I introduced a test of a trading position in decline when I applied what is known as the knock-on effect of comparable evidence. Basically, what happens is that when rent at review are increased to a level at which it becomes uneconomical for a multiple retailer that retailer will either assign or sub-let the tenancy and relocate to a better trading position (which on the face of it may not be cheaper but is more profitable for that particular retailer) or close down the branch. If when the tenancy is assigned or sub-let or the landlord offers the shop to let on a new lease and the new tenant is not a multiple retailer, often the rent that the new tenant agrees will exacerbate the rents in the trading position, and add to the uneconomical level. Also it is unlikely a tenant of lesser reputation will contribute much if anything to the creation of passing trade. As time passes, the number of multiple retailers in the vicinity drops until the trading position becomes the sole territory of non-magnetic retailers. Often the complaints by local shopkeepers about rents and business rates (business rates are based on Rateable Values in turn calculated by reference to rents) are a legacy of an ex-multiple retailer trading position.

Of course, the same applies in reverse. A trading position will often improve for all manner of reasons, such as a new fixed attraction, the entrance to a new shopping centre, or a letting to a magnetic retailer in the sector of the market where there is a lot of customer spillage or excess for others retailers nearby.

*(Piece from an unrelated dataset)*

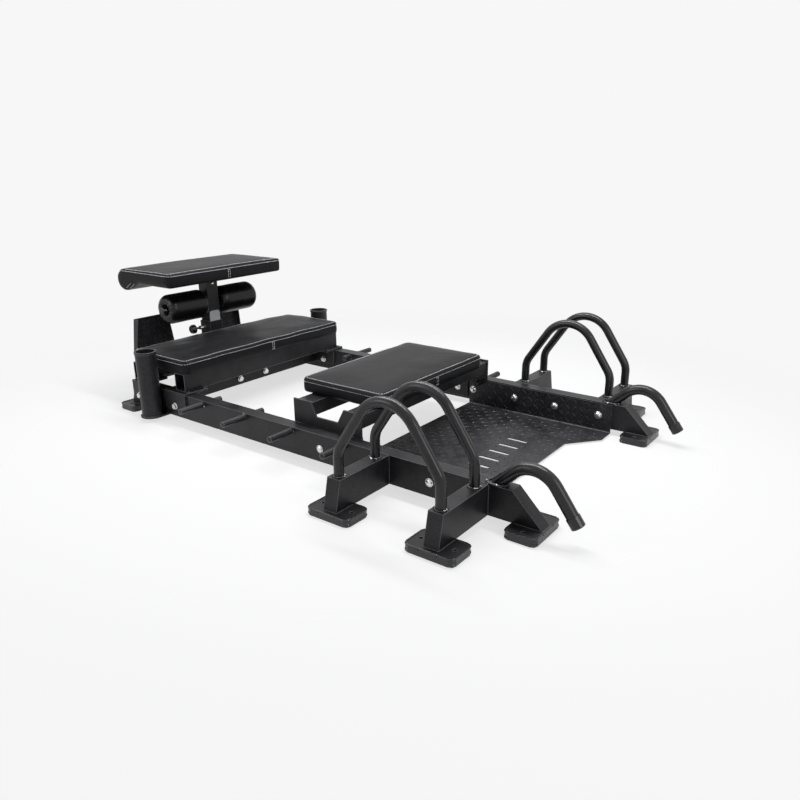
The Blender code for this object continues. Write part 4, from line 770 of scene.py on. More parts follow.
def tread_mark(bm, origin, u, v, out, angle):
    along = (u * cos(angle) + v * sin(angle)) * MARK_L / 2
    across = (v * cos(angle) - u * sin(angle)) * MARK_W / 2
    rings = [[bm.verts.new(origin + along * (a * scale) + across * (b * scale) + out * height)
              for a, b in LENS] for scale, height in MARK_RINGS]
    skin(bm, rings)
    bm.faces.new(rings[-1])


def tread_field(bm, origin, u, v, out, size, keep):
    """Marks over a rectangle. keep says whether a mark may stand at (a, b) along u and v."""
    origin, u, v, out = Vector(origin), Vector(u), Vector(v), Vector(out)
    count = 0
    for i in range(int(size[0] / MARK_PITCH)):
        for j in range(int(size[1] / MARK_PITCH)):
            a, b = (i + 0.5) * MARK_PITCH, (j + 0.5) * MARK_PITCH
            if keep(a, b):
                tread_mark(bm, origin + u * a + v * b, u, v, out, radians(45 if (i + j) % 2 else -45))
                count += 1
    return count


print("a mark every %.1f mm" % (MARK_PITCH * 1000))

# %% [markdown]
# The tray has marks on its floor and on the inner side of its two lips. They keep clear of the notch at
# the front, the slots, the bolts, the pegs and every edge, where the real plate is cut or covered.

# %% Marks on the tray
NOTCH_X, NOTCH_Y, MOUTH_Y = REAR_X + 0.320, 0.216, 0.331
SLOT_X, SLOT_HALF_L, SLOT_HALF_W, SLOT_PITCH, SLOTS = REAR_X + 0.162, 0.0425, 0.009, 0.070, 5
EDGE_CLEAR, LIP_EDGE_CLEAR, BOLT_CLEAR, LIP_H = 0.012, 0.014, 0.026, 0.110
tray_low, tray_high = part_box("tread_plate_tray")
tray_front = tray_high.x


def on_floor(a, b):
    x, y = tray_low.x + a, abs(-LIP_FACE + b)
    if x > NOTCH_X - EDGE_CLEAR:
        mouth = NOTCH_Y + max(0.0, x - NOTCH_X) * (MOUTH_Y - NOTCH_Y) / (tray_front - NOTCH_X)
        if y < mouth + EDGE_CLEAR:
            return False
    if abs(x - SLOT_X) < SLOT_HALF_L + EDGE_CLEAR:
        near = min(abs(y - k * SLOT_PITCH) for k in range(SLOTS // 2 + 1))
        if near < SLOT_HALF_W + EDGE_CLEAR:
            return False
    return x < tray_front - EDGE_CLEAR and y < LIP_FACE - EDGE_CLEAR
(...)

Generally, it is very difficult if not impossible to restore the popularity of a trading position once the rot has set in. It is vicious circle: once people get used to shopping elsewhere what remains of the footfall can give the impression of no shops worth bothering with. Moreover, and although it may not be politically correct to say so, there is nevertheless a reluctance amongst many people when shopping to want to mix and mingle for all and sundry.